While much has been said about the failures in Strategy Execution Management, what can be written around its value and, more importantly, what can be said beyond it being a vehicle for greater ROI? Here are 5 ways you can look at the value of Strategy Execution Management by moving beyond ROI.

Written by: James Milsom, Head of Marketing 

 

As commercial leaders, we default to monetary value as a metric of success on the projects we run.

After all, if the activity does not lead to an increase which can be measured by revenue or reduced expenditure, how can we know that it has indeed had a positive outcome?

The realm of business transformation seeks to identify and put into action initiatives that can help your organization to see breakthrough changes in its performance, naturally meaning more revenue.

However, is the ROI the only metric of your efforts? Or, perhaps we consider looking outside of what we consider our comfort zone and consider value as to be monetary, tangible and intangible?

From a sense of belonging through to transformative processes being translated to business as usual and shortcomings feeding success, these are five different ways you can report to your stakeholders the value of your Strategy Execution Management efforts.

 

1. You're driving employee morale

What better place to prove the value of your transformative efforts than with employee morale.

And how do you measure commitment? Employee churn rates and time in post.

These two metrics will help you to truly understand the happiness and fulfillment that an employee, in fact, your entire organization, has from your strategic portfolio and the direction that you have set them on with your strategy.

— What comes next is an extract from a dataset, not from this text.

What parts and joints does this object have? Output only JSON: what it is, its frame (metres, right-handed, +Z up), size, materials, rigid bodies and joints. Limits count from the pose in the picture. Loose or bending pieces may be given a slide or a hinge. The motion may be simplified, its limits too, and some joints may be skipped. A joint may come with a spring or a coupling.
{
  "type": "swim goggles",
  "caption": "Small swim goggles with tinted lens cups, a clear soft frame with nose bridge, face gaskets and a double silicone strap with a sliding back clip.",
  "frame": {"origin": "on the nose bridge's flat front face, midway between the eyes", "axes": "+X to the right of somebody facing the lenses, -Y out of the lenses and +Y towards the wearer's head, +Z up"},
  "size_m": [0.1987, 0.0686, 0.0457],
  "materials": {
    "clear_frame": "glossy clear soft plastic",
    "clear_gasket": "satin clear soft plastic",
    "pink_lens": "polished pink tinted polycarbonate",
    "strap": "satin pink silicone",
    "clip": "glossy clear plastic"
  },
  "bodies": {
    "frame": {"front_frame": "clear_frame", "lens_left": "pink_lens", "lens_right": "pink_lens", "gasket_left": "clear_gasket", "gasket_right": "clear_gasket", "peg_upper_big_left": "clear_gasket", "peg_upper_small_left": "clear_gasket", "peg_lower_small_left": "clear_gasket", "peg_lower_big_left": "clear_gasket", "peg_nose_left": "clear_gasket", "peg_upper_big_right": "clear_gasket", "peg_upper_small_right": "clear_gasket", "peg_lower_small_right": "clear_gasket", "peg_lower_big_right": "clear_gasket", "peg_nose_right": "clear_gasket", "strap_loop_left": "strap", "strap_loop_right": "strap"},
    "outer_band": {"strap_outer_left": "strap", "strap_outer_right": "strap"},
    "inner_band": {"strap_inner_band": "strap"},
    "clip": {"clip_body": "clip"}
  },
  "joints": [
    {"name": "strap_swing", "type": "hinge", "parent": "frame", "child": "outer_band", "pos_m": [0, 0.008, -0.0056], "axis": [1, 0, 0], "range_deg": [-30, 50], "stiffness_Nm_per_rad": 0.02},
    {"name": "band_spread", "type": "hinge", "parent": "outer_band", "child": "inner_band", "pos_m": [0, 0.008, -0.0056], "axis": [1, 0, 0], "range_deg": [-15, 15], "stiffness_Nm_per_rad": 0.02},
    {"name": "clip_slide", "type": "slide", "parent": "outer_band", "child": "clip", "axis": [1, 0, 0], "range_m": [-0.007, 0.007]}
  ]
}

When we turn to surveys and reports into the matter of employee retention, Vantage Circle’s 2020 overview provides interesting reading:

  • 78% of employees would remain longer at their employer if they saw a clear career path in the company
  • 83% of businesses see retaining talent as a growing challenge

 

These statistics are grim reading for organizations who have not thoroughly thought through the importance of their culture, as well as utilizing strategic projects as an opportunity to provide development paths within their business for those with an appetite to progress.

Strategy Execution Management revolves around employee engagement and motivation.

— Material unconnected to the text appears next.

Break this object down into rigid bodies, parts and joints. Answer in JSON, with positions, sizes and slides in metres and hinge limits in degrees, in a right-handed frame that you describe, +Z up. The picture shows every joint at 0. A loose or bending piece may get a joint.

By using different engagement techniques such as catchball you can involve your team in playing an important role in forming the annual goals and projects to support your breakthrough objectives.

You should keep the momentum rolling by using open communication and transparency as a policy.

This honesty will be rewarded with motivated team members and, as IBM has proven, 80% of employees feel more engaged when their work is aligned to core values and your organization's mission – this will be natural as your business policy and strategy will be in unison.

 

2. A sense of belonging

In 2019, Harvard Business Review reported a strong tie between belonging and ROI in business:

“If workers feel like they belong, companies reap substantial bottom-line benefits. High belonging was linked to a whopping 56% increase in job performance, a 50% drop in turnover risk, and a 75% reduction in sick days.”


By adopting a framework such as OKR or Hoshin Kanri, you are naturally introducer order and parity of how you are executing and measuring projects and their performance.

Much like Continuous Improvement is well placed to amplify the employee’s voice in short-term efforts, a sense of belonging is achieved by utilizing dashboards and Strategy Execution Management software and solutions to ensure all activity is tracked and contributing to the strategic success.

For example, this could be achieved through a mobile application that supports journals and metric entry by front-line staff, which, when deployed to all team members, will give parity of treatment and foster a sense that every employee has a place in strategic delivery.

i-nexus’ Pulse does just this – it empowers users to consistently execute project updates, ensuring action and measurement in real-time, re-focusing the conversation from process to outcome.

I-nexus Pulse software

 

To learn more about how i-nexus Pulse can drive employee engagement in your Strategy Execution, register your interest in a one-to-one overview session.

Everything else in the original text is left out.